# Dataset content:
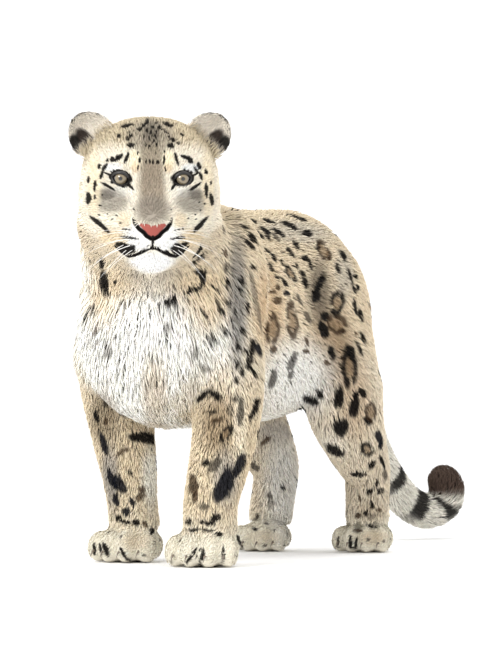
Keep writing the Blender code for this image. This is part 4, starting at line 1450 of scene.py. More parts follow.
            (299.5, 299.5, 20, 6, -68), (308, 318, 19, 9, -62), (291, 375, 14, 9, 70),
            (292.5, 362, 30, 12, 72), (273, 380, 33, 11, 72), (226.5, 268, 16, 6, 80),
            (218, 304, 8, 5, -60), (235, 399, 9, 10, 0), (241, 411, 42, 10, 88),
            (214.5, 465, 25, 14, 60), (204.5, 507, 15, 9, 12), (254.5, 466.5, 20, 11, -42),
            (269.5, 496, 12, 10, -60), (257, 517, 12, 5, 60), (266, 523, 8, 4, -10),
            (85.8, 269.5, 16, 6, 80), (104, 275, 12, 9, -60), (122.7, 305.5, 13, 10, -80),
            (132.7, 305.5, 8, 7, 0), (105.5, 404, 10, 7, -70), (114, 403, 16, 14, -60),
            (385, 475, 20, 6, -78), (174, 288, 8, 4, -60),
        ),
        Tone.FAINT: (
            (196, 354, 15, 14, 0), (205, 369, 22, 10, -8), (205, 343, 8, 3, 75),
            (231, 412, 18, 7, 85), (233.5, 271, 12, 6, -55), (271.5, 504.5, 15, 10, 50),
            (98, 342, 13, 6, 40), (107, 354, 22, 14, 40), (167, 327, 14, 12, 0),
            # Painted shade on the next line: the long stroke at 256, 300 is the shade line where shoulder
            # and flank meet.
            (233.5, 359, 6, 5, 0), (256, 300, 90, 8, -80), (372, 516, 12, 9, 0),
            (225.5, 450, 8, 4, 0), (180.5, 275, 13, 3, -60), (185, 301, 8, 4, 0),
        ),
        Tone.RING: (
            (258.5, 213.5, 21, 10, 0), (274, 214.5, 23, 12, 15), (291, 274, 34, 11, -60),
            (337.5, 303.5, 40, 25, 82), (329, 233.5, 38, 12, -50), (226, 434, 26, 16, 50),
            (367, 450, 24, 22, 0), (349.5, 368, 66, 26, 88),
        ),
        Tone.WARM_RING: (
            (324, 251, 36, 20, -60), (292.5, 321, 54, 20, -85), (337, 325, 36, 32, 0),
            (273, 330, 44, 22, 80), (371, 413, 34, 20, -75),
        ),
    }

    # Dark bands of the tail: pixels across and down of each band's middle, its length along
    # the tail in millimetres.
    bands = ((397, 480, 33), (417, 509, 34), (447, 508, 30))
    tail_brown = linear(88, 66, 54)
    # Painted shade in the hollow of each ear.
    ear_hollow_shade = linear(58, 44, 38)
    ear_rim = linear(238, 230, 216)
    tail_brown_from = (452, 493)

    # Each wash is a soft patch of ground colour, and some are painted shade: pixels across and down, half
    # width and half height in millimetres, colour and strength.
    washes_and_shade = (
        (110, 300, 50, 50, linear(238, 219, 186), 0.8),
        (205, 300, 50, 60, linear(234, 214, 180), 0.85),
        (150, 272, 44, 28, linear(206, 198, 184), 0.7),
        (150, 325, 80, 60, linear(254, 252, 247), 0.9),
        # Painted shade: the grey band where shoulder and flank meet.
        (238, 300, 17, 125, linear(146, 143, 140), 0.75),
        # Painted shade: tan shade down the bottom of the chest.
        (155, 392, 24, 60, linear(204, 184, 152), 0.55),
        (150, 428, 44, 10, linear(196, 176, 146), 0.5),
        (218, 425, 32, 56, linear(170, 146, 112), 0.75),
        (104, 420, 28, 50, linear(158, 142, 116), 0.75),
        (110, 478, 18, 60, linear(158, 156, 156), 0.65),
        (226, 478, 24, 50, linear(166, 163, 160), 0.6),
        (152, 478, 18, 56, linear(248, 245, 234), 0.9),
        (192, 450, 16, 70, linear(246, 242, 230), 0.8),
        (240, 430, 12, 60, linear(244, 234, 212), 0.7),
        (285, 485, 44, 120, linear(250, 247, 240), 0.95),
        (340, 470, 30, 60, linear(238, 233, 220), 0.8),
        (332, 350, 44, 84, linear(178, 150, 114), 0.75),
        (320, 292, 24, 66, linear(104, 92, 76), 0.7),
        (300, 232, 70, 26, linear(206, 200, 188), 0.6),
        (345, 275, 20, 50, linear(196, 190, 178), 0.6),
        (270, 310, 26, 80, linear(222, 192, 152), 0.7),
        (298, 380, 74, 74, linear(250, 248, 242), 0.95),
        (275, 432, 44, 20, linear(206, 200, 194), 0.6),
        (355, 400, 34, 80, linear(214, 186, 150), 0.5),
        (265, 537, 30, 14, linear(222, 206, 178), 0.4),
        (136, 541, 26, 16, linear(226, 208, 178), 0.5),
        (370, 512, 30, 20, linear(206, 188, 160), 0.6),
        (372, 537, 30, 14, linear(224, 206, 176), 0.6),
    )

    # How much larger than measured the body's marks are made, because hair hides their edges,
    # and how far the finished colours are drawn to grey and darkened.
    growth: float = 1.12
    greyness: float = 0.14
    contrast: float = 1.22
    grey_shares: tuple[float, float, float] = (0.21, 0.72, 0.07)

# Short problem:
Write the data out again in full and exactly.

# Reply:
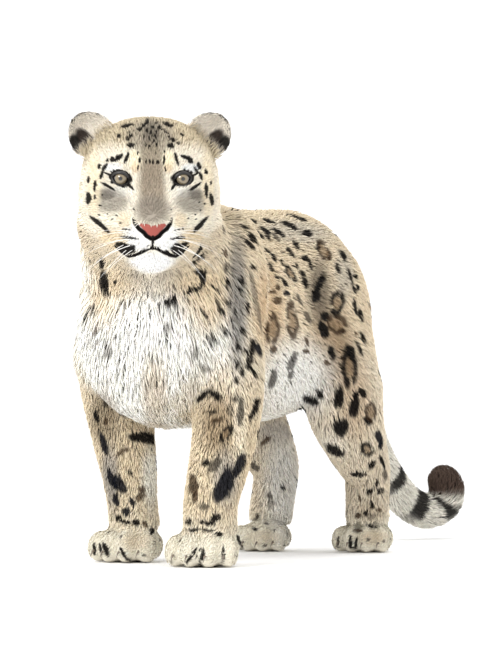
Keep writing the Blender code for this image. This is part 4, starting at line 1450 of scene.py. More parts follow.
            (299.5, 299.5, 20, 6, -68), (308, 318, 19, 9, -62), (291, 375, 14, 9, 70),
            (292.5, 362, 30, 12, 72), (273, 380, 33, 11, 72), (226.5, 268, 16, 6, 80),
            (218, 304, 8, 5, -60), (235, 399, 9, 10, 0), (241, 411, 42, 10, 88),
            (214.5, 465, 25, 14, 60), (204.5, 507, 15, 9, 12), (254.5, 466.5, 20, 11, -42),
            (269.5, 496, 12, 10, -60), (257, 517, 12, 5, 60), (266, 523, 8, 4, -10),
            (85.8, 269.5, 16, 6, 80), (104, 275, 12, 9, -60), (122.7, 305.5, 13, 10, -80),
            (132.7, 305.5, 8, 7, 0), (105.5, 404, 10, 7, -70), (114, 403, 16, 14, -60),
            (385, 475, 20, 6, -78), (174, 288, 8, 4, -60),
        ),
        Tone.FAINT: (
            (196, 354, 15, 14, 0), (205, 369, 22, 10, -8), (205, 343, 8, 3, 75),
            (231, 412, 18, 7, 85), (233.5, 271, 12, 6, -55), (271.5, 504.5, 15, 10, 50),
            (98, 342, 13, 6, 40), (107, 354, 22, 14, 40), (167, 327, 14, 12, 0),
            # Painted shade on the next line: the long stroke at 256, 300 is the shade line where shoulder
            # and flank meet.
            (233.5, 359, 6, 5, 0), (256, 300, 90, 8, -80), (372, 516, 12, 9, 0),
            (225.5, 450, 8, 4, 0), (180.5, 275, 13, 3, -60), (185, 301, 8, 4, 0),
        ),
        Tone.RING: (
            (258.5, 213.5, 21, 10, 0), (274, 214.5, 23, 12, 15), (291, 274, 34, 11, -60),
            (337.5, 303.5, 40, 25, 82), (329, 233.5, 38, 12, -50), (226, 434, 26, 16, 50),
            (367, 450, 24, 22, 0), (349.5, 368, 66, 26, 88),
        ),
        Tone.WARM_RING: (
            (324, 251, 36, 20, -60), (292.5, 321, 54, 20, -85), (337, 325, 36, 32, 0),
            (273, 330, 44, 22, 80), (371, 413, 34, 20, -75),
        ),
    }

    # Dark bands of the tail: pixels across and down of each band's middle, its length along
    # the tail in millimetres.
    bands = ((397, 480, 33), (417, 509, 34), (447, 508, 30))
    tail_brown = linear(88, 66, 54)
    # Painted shade in the hollow of each ear.
    ear_hollow_shade = linear(58, 44, 38)
    ear_rim = linear(238, 230, 216)
    tail_brown_from = (452, 493)

    # Each wash is a soft patch of ground colour, and some are painted shade: pixels across and down, half
    # width and half height in millimetres, colour and strength.
    washes_and_shade = (
        (110, 300, 50, 50, linear(238, 219, 186), 0.8),
        (205, 300, 50, 60, linear(234, 214, 180), 0.85),
        (150, 272, 44, 28, linear(206, 198, 184), 0.7),
        (150, 325, 80, 60, linear(254, 252, 247), 0.9),
        # Painted shade: the grey band where shoulder and flank meet.
        (238, 300, 17, 125, linear(146, 143, 140), 0.75),
        # Painted shade: tan shade down the bottom of the chest.
        (155, 392, 24, 60, linear(204, 184, 152), 0.55),
        (150, 428, 44, 10, linear(196, 176, 146), 0.5),
        (218, 425, 32, 56, linear(170, 146, 112), 0.75),
        (104, 420, 28, 50, linear(158, 142, 116), 0.75),
        (110, 478, 18, 60, linear(158, 156, 156), 0.65),
        (226, 478, 24, 50, linear(166, 163, 160), 0.6),
        (152, 478, 18, 56, linear(248, 245, 234), 0.9),
        (192, 450, 16, 70, linear(246, 242, 230), 0.8),
        (240, 430, 12, 60, linear(244, 234, 212), 0.7),
        (285, 485, 44, 120, linear(250, 247, 240), 0.95),
        (340, 470, 30, 60, linear(238, 233, 220), 0.8),
        (332, 350, 44, 84, linear(178, 150, 114), 0.75),
        (320, 292, 24, 66, linear(104, 92, 76), 0.7),
        (300, 232, 70, 26, linear(206, 200, 188), 0.6),
        (345, 275, 20, 50, linear(196, 190, 178), 0.6),
        (270, 310, 26, 80, linear(222, 192, 152), 0.7),
        (298, 380, 74, 74, linear(250, 248, 242), 0.95),
        (275, 432, 44, 20, linear(206, 200, 194), 0.6),
        (355, 400, 34, 80, linear(214, 186, 150), 0.5),
        (265, 537, 30, 14, linear(222, 206, 178), 0.4),
        (136, 541, 26, 16, linear(226, 208, 178), 0.5),
        (370, 512, 30, 20, linear(206, 188, 160), 0.6),
        (372, 537, 30, 14, linear(224, 206, 176), 0.6),
    )

    # How much larger than measured the body's marks are made, because hair hides their edges,
    # and how far the finished colours are drawn to grey and darkened.
    growth: float = 1.12
    greyness: float = 0.14
    contrast: float = 1.22
    grey_shares: tuple[float, float, float] = (0.21, 0.72, 0.07)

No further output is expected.